You can forgive Gary Pennington for being a bit busy these days. He's been polishing up his latest senior baseball World Series ring - his eighth between the San Diego Padres and Seattle Mariners.

You can forgive Gary Pennington for being a bit busy these days. He's been polishing up his latest senior baseball World Series ring - his eighth between the San Diego Padres and Seattle Mariners.

His latest title came with the Padres 70-plus team which won the title at the 25th anniversary of the Senior World Series in Phoenix, in mid-October.

The Padres rolled with relative ease through the round robin portion of their schedule with wins over the Classics 19-1, New England Red Sox 25-10, the Arizona Scorpions 3-0 and San Diego Mudcats 19-5.

Their first loss came in game five to the Sacramento Solons 12-9, but they got back on track with a 9-0 pasting of the Solons in the semifinal, setting up the championship final against the South Dakota Rushmores, won 8-3 by the Padres.

Pennington said the big story once again for the Padres was the superb pitching of ace Dick Fitzgerald, formerly of the AAA Vancouver Mounties in the 1950s. Fitzgerald picked up wins in four of the games and pitched 21 innings in the tournament without giving up a run.

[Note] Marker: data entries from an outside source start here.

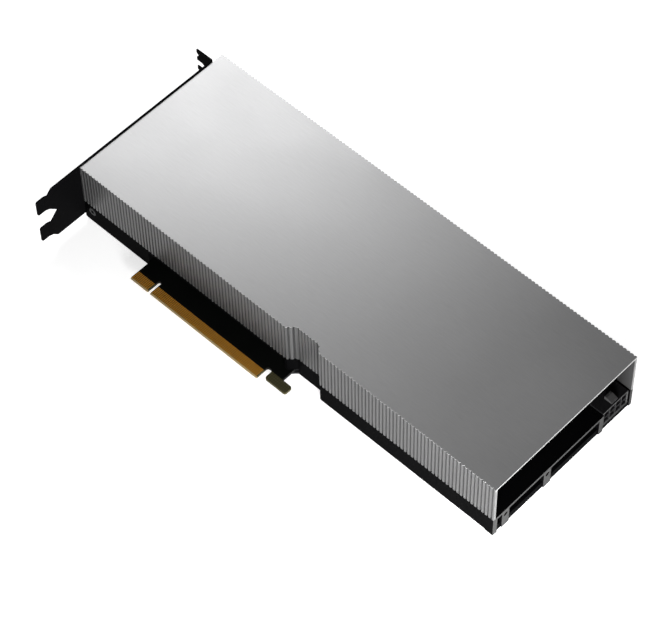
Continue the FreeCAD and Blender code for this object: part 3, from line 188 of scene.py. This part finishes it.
def buildCoatSkin():
    tree, start, end = startGroup(
        "coatSkin",
        [("Scale", "NodeSocketFloat", 1800.0)],
        [("Height", "NodeSocketFloat"), ("Speck", "NodeSocketFloat")],
    )
    place = objectPlace(tree)
    cells = placeNode(tree, "ShaderNodeTexVoronoi", {
        "Vector": place, "Scale": start.outputs["Scale"], "Smoothness": 0.6,
    }, feature="SMOOTH_F1")
    noise = placeNode(tree, "ShaderNodeTexNoise", {
        "Vector": place, "Scale": start.outputs["Scale"], "Detail": 4.0, "Roughness": 0.55,
    })
    height = maths(tree, "MULTIPLY", cells.outputs["Distance"], noise.outputs["Fac"])
    tree.links.new(height, end.inputs["Height"])
    tree.links.new(noise.outputs["Fac"], end.inputs["Speck"])
    return tree


wearShape = {
    "samples": 4,
    "flatAbove": 0.985,  # likeness of the soft and the real normal on a flat face
    "wornBelow": 0.75,  # and on a sharp edge
    "patchSpan": (0.35, 0.65),
    "leastPatch": 0.15,
}


def buildEdgeWear(s):
    tree, start, end = startGroup(
        "edgeWear",
        [("Radius", "NodeSocketFloat", 0.0003), ("Breakup", "NodeSocketFloat", 260.0)],
        [("Mask", "NodeSocketFloat")],
    )
    soft = placeNode(tree, "ShaderNodeBevel", {"Radius": start.outputs["Radius"]}, samples=s["samples"])
    real = placeNode(tree, "ShaderNodeNewGeometry").outputs["True Normal"]
    likeness = placeNode(
        tree, "ShaderNodeVectorMath", {0: soft.outputs["Normal"], 1: real}, operation="DOT_PRODUCT",
    )
    turned = spread(tree, likeness.outputs["Value"], 0.0, 1.0, s["flatAbove"], s["wornBelow"])
    place = objectPlace(tree)
    noise = placeNode(tree, "ShaderNodeTexNoise", {
        "Vector": place, "Scale": start.outputs["Breakup"], "Detail": 4.0,
    })
    patches = spread(tree, noise.outputs["Fac"], s["leastPatch"], 1.0, *s["patchSpan"])
    tree.links.new(maths(tree, "MULTIPLY", turned, patches, clamp=True), end.inputs["Mask"])
    return tree


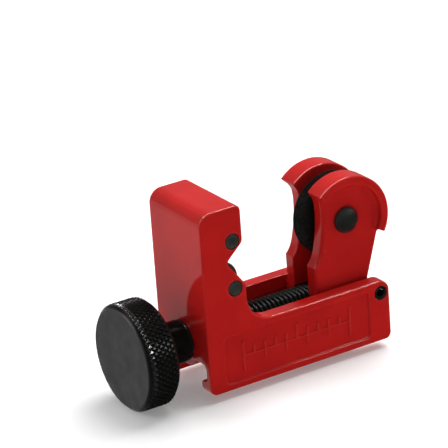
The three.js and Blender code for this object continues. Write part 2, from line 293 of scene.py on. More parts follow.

He was also the winning pitcher in the championship game.

Leading the Padres at the plate with a batting average of .680 and 17 hits was Bob Pearson, from Ontario, one of three Canadians on the team.

This year 305 teams involving more than 6,000 players took part in the two-week tournament with many games being played in major league spring training stadiums.

Pennington went seven for 14, a .500 batting average with five RBIs, scored six runs and managed a successful suicide squeeze bunt, beating out the drag bunt at first for a base hit.

He was injured in the third game of the tournament, breaking up a double play that restricted his playing time, but played the remainder of the tournament with what was diagnosed as a broken hand upon his return home to Canada.

He said he was proud of the comments by his teammates that he had the dirtiest uniform in the competition - a result of diving for balls and sliding into bases, not something that many teammates do because of their age and certainly not in keeping with his wife's dictate: "Don't slide, you're too old!"

"A big thrill for me was playing in the spring training facility of the Chicago Cubs where the Coast's Ryan Dempster spent so many days preparing for the season," Pennington recalled.